### Set problem
Copy every line of the data exactly, leaving nothing out.

### Data

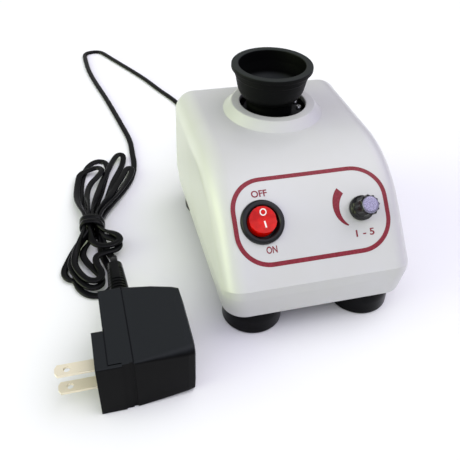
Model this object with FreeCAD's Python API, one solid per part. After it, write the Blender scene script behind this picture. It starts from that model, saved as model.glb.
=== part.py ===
import FreeCAD, Part
import math
import os
from FreeCAD import Placement, Rotation, Vector as V

# Nail polish shaker: a small bench machine whose rubber cup shakes a bottle held in it.
# Millimetres, +Z up, the control panel faces -Y. The origin is on the table, under the
# middle of the machine.

# Housing, outside
HOUSING_W = 105.0
HOUSING_D = 141.6
RIM_Z = 16.5
CREASE_Z = 36.0
TOP_Z = 81.5
PANEL_SLOPE = 46.0
SHOULDER_R = 70.0
EDGE_R = 12.0
WALL = 2.5
SKIRT_Z = 30.0
SKIRT_TAPER = 0.115
BACK_LEAN = 0.02

# Collar round the cup
CUP_Y = 30.0
COLLAR_FOOT_R = 29.0
COLLAR_LAND_R = 24.2
COLLAR_HOLE_R = 19.2
COLLAR_TOP_Z = 86.3

# Feet and the screws that hold the machine together
FOOT_X = 32.0
FOOT_Y = 51.5
FOOT_R = 16.5
FOOT_WAIST_R = 14.6
FOOT_SOLE_R = 15.0
FOOT_RECESS_R = 5.0
FOOT_RECESS_H = 5.0
FOOT_SPIGOT_R = 10.0
BASE_BOTTOM_Z = 17.0
BASE_TOP_Z = 19.0
BASE_GAP = 0.2
BOSS_R = 4.5
BOSS_TOP_Z = 40.0
BOSS_RIB = 2.0
SCREW_R = 1.6

# Controls on the panel: places across (x) and along its slope from the crease (s)
SWITCH_X = -28.0
KNOB_X = 26.0
CONTROL_S = 34.2
BEZEL_R = 11.5
SWITCH_HOLE_R = 9.95
ROCKER_TILT = 10.0
NUT_SEAT_R = 6.2
POT_HOLE_R = 3.6
SEAT_SINK = 0.2

# Drive: motor carriage on two guide posts, flywheel with an offset pin, cup
ORBIT = 2.0
POST_X = 30.0
POST_R = 2.5
PLATE_Z = (66.0, 68.0)
SPRING_SEAT_Z = 46.0
MOTOR_R = 13.85
MOTOR_Z = (28.0, 66.0)
SHAFT_R = 1.585
DISC_Z = (79.5, 82.0)
DISC_R = 17.5
PIN_R = 2.47
BEARING_BORE_R = 2.5
BEARING_R = 6.5
BEARING_Z = (84.2, 88.2)
RUNNING_GAP = 0.05
RIM_TOP_Z = 109.5
CUP_BOTTOM_Z = 83.4
TOUCH_X = 12.0
TOUCH_Y = 50.5

# Power inlet at the back
JACK_X = -18.0
JACK_Z = 31.0

# Wall adapter, lying on its side on the table, blades to the left
ADAPTER_H = 33.0
ADAPTER_FACE_X = -119.2
ADAPTER_SHOULDER_X = -113.8
ADAPTER_SEAM_X = -102.4
ADAPTER_END_X = -72.4
ADAPTER_Y = (-98.8, -49.4)
ADAPTER_SEAM = 0.6
BLOCK_BACK_Y = -76.6
BLOCK_END_X = -107.3
BLOCK_SKIN = 1.8
BLOCK_GROOVE = 0.6
BLADE_Y = -87.4
BLADE_W = 6.35
BLADE_T = 1.5
BLADE_PITCH = 12.7
BLADE_TIP_X = -137.6
BLADE_HOLE_R = 1.6
RELIEF_X = -102.8
RELIEF_TIP_Y = -14.5
RELIEF_ROOT = 3.0
RELIEF_ROOT_R = 5.0
RELIEF_SLOTS = 11
RELIEF_PITCH = 2.3
RELIEF_SLOT_W = 1.1

# Low voltage flat cord, 4.2 by 2.1, as a round tube of about the same section
CORD_R = 1.5
CORD_Z = 1.55
HANK_PITCH = 3.75
HANK_LOOPS = 4
HANK_CENTRE = (-107.5, 42.0)
HANK_TILT = 6.1
HANK_HALF = 66.0
HANK_WAIST = 9.4
HANK_SWELL = 31.0
HANK_SWELL_STEP = 4.6
HANK_LIFT = 3.95
HANK_START = 52.0
ENTRY_RUN = 13.0
HANK_LEAD = [(-99.4, 28.5, 11.9), (-101.6, 10.0, 15.6)]
TIE_X = 7.6
TIE_R = 5.7
TIE_TURNS = 2

# The free cord's route from the plug, round its far loop and back to the hank
ROUTE = [
    (-18.0, 100.0, 31.0),
    (-18.0, 112.0, 31.0),
    (-18.2, 126.0, 26.5),
    (-18.6, 141.0, 14.5),
    (-19.6, 157.0, 4.5),
    (-22.0, 178.0, CORD_Z),
    (-28.0, 203.0, CORD_Z),
    (-37.5, 223.5, CORD_Z),
    (-47.0, 249.0, CORD_Z),
    (-60.0, 275.5, CORD_Z),
    (-72.5, 300.0, CORD_Z),
    (-80.4, 316.6, CORD_Z),
    (-84.9, 319.9, CORD_Z),
    (-90.3, 320.1, CORD_Z),
    (-95.0, 317.4, CORD_Z),
    (-97.6, 312.4, CORD_Z),
    (-97.5, 301.0, CORD_Z),
    (-96.5, 277.0, CORD_Z),
    (-92.5, 251.0, CORD_Z),
    (-86.5, 221.0, CORD_Z),
    (-82.0, 193.0, CORD_Z),
    (-78.0, 167.0, CORD_Z),
    (-74.5, 143.0, CORD_Z),
    (-75.5, 124.0, CORD_Z),
]

os.makedirs("parts", exist_ok=True)


# Small tools for shapes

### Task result
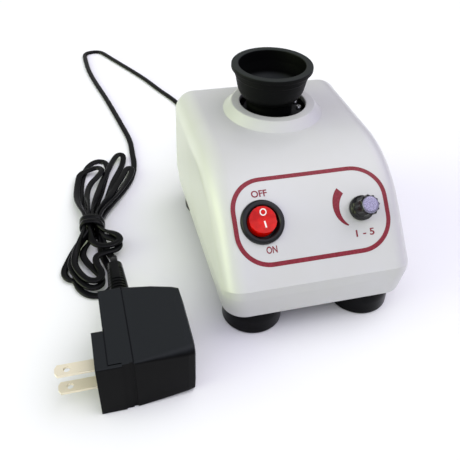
Model this object with FreeCAD's Python API, one solid per part. After it, write the Blender scene script behind this picture. It starts from that model, saved as model.glb.
=== part.py ===
import FreeCAD, Part
import math
import os
from FreeCAD import Placement, Rotation, Vector as V

# Nail polish shaker: a small bench machine whose rubber cup shakes a bottle held in it.
# Millimetres, +Z up, the control panel faces -Y. The origin is on the table, under the
# middle of the machine.

# Housing, outside
HOUSING_W = 105.0
HOUSING_D = 141.6
RIM_Z = 16.5
CREASE_Z = 36.0
TOP_Z = 81.5
PANEL_SLOPE = 46.0
SHOULDER_R = 70.0
EDGE_R = 12.0
WALL = 2.5
SKIRT_Z = 30.0
SKIRT_TAPER = 0.115
BACK_LEAN = 0.02

# Collar round the cup
CUP_Y = 30.0
COLLAR_FOOT_R = 29.0
COLLAR_LAND_R = 24.2
COLLAR_HOLE_R = 19.2
COLLAR_TOP_Z = 86.3

# Feet and the screws that hold the machine together
FOOT_X = 32.0
FOOT_Y = 51.5
FOOT_R = 16.5
FOOT_WAIST_R = 14.6
FOOT_SOLE_R = 15.0
FOOT_RECESS_R = 5.0
FOOT_RECESS_H = 5.0
FOOT_SPIGOT_R = 10.0
BASE_BOTTOM_Z = 17.0
BASE_TOP_Z = 19.0
BASE_GAP = 0.2
BOSS_R = 4.5
BOSS_TOP_Z = 40.0
BOSS_RIB = 2.0
SCREW_R = 1.6

# Controls on the panel: places across (x) and along its slope from the crease (s)
SWITCH_X = -28.0
KNOB_X = 26.0
CONTROL_S = 34.2
BEZEL_R = 11.5
SWITCH_HOLE_R = 9.95
ROCKER_TILT = 10.0
NUT_SEAT_R = 6.2
POT_HOLE_R = 3.6
SEAT_SINK = 0.2

# Drive: motor carriage on two guide posts, flywheel with an offset pin, cup
ORBIT = 2.0
POST_X = 30.0
POST_R = 2.5
PLATE_Z = (66.0, 68.0)
SPRING_SEAT_Z = 46.0
MOTOR_R = 13.85
MOTOR_Z = (28.0, 66.0)
SHAFT_R = 1.585
DISC_Z = (79.5, 82.0)
DISC_R = 17.5
PIN_R = 2.47
BEARING_BORE_R = 2.5
BEARING_R = 6.5
BEARING_Z = (84.2, 88.2)
RUNNING_GAP = 0.05
RIM_TOP_Z = 109.5
CUP_BOTTOM_Z = 83.4
TOUCH_X = 12.0
TOUCH_Y = 50.5

# Power inlet at the back
JACK_X = -18.0
JACK_Z = 31.0

# Wall adapter, lying on its side on the table, blades to the left
ADAPTER_H = 33.0
ADAPTER_FACE_X = -119.2
ADAPTER_SHOULDER_X = -113.8
ADAPTER_SEAM_X = -102.4
ADAPTER_END_X = -72.4
ADAPTER_Y = (-98.8, -49.4)
ADAPTER_SEAM = 0.6
BLOCK_BACK_Y = -76.6
BLOCK_END_X = -107.3
BLOCK_SKIN = 1.8
BLOCK_GROOVE = 0.6
BLADE_Y = -87.4
BLADE_W = 6.35
BLADE_T = 1.5
BLADE_PITCH = 12.7
BLADE_TIP_X = -137.6
BLADE_HOLE_R = 1.6
RELIEF_X = -102.8
RELIEF_TIP_Y = -14.5
RELIEF_ROOT = 3.0
RELIEF_ROOT_R = 5.0
RELIEF_SLOTS = 11
RELIEF_PITCH = 2.3
RELIEF_SLOT_W = 1.1

# Low voltage flat cord, 4.2 by 2.1, as a round tube of about the same section
CORD_R = 1.5
CORD_Z = 1.55
HANK_PITCH = 3.75
HANK_LOOPS = 4
HANK_CENTRE = (-107.5, 42.0)
HANK_TILT = 6.1
HANK_HALF = 66.0
HANK_WAIST = 9.4
HANK_SWELL = 31.0
HANK_SWELL_STEP = 4.6
HANK_LIFT = 3.95
HANK_START = 52.0
ENTRY_RUN = 13.0
HANK_LEAD = [(-99.4, 28.5, 11.9), (-101.6, 10.0, 15.6)]
TIE_X = 7.6
TIE_R = 5.7
TIE_TURNS = 2

# The free cord's route from the plug, round its far loop and back to the hank
ROUTE = [
    (-18.0, 100.0, 31.0),
    (-18.0, 112.0, 31.0),
    (-18.2, 126.0, 26.5),
    (-18.6, 141.0, 14.5),
    (-19.6, 157.0, 4.5),
    (-22.0, 178.0, CORD_Z),
    (-28.0, 203.0, CORD_Z),
    (-37.5, 223.5, CORD_Z),
    (-47.0, 249.0, CORD_Z),
    (-60.0, 275.5, CORD_Z),
    (-72.5, 300.0, CORD_Z),
    (-80.4, 316.6, CORD_Z),
    (-84.9, 319.9, CORD_Z),
    (-90.3, 320.1, CORD_Z),
    (-95.0, 317.4, CORD_Z),
    (-97.6, 312.4, CORD_Z),
    (-97.5, 301.0, CORD_Z),
    (-96.5, 277.0, CORD_Z),
    (-92.5, 251.0, CORD_Z),
    (-86.5, 221.0, CORD_Z),
    (-82.0, 193.0, CORD_Z),
    (-78.0, 167.0, CORD_Z),
    (-74.5, 143.0, CORD_Z),
    (-75.5, 124.0, CORD_Z),
]

os.makedirs("parts", exist_ok=True)


# Small tools for shapes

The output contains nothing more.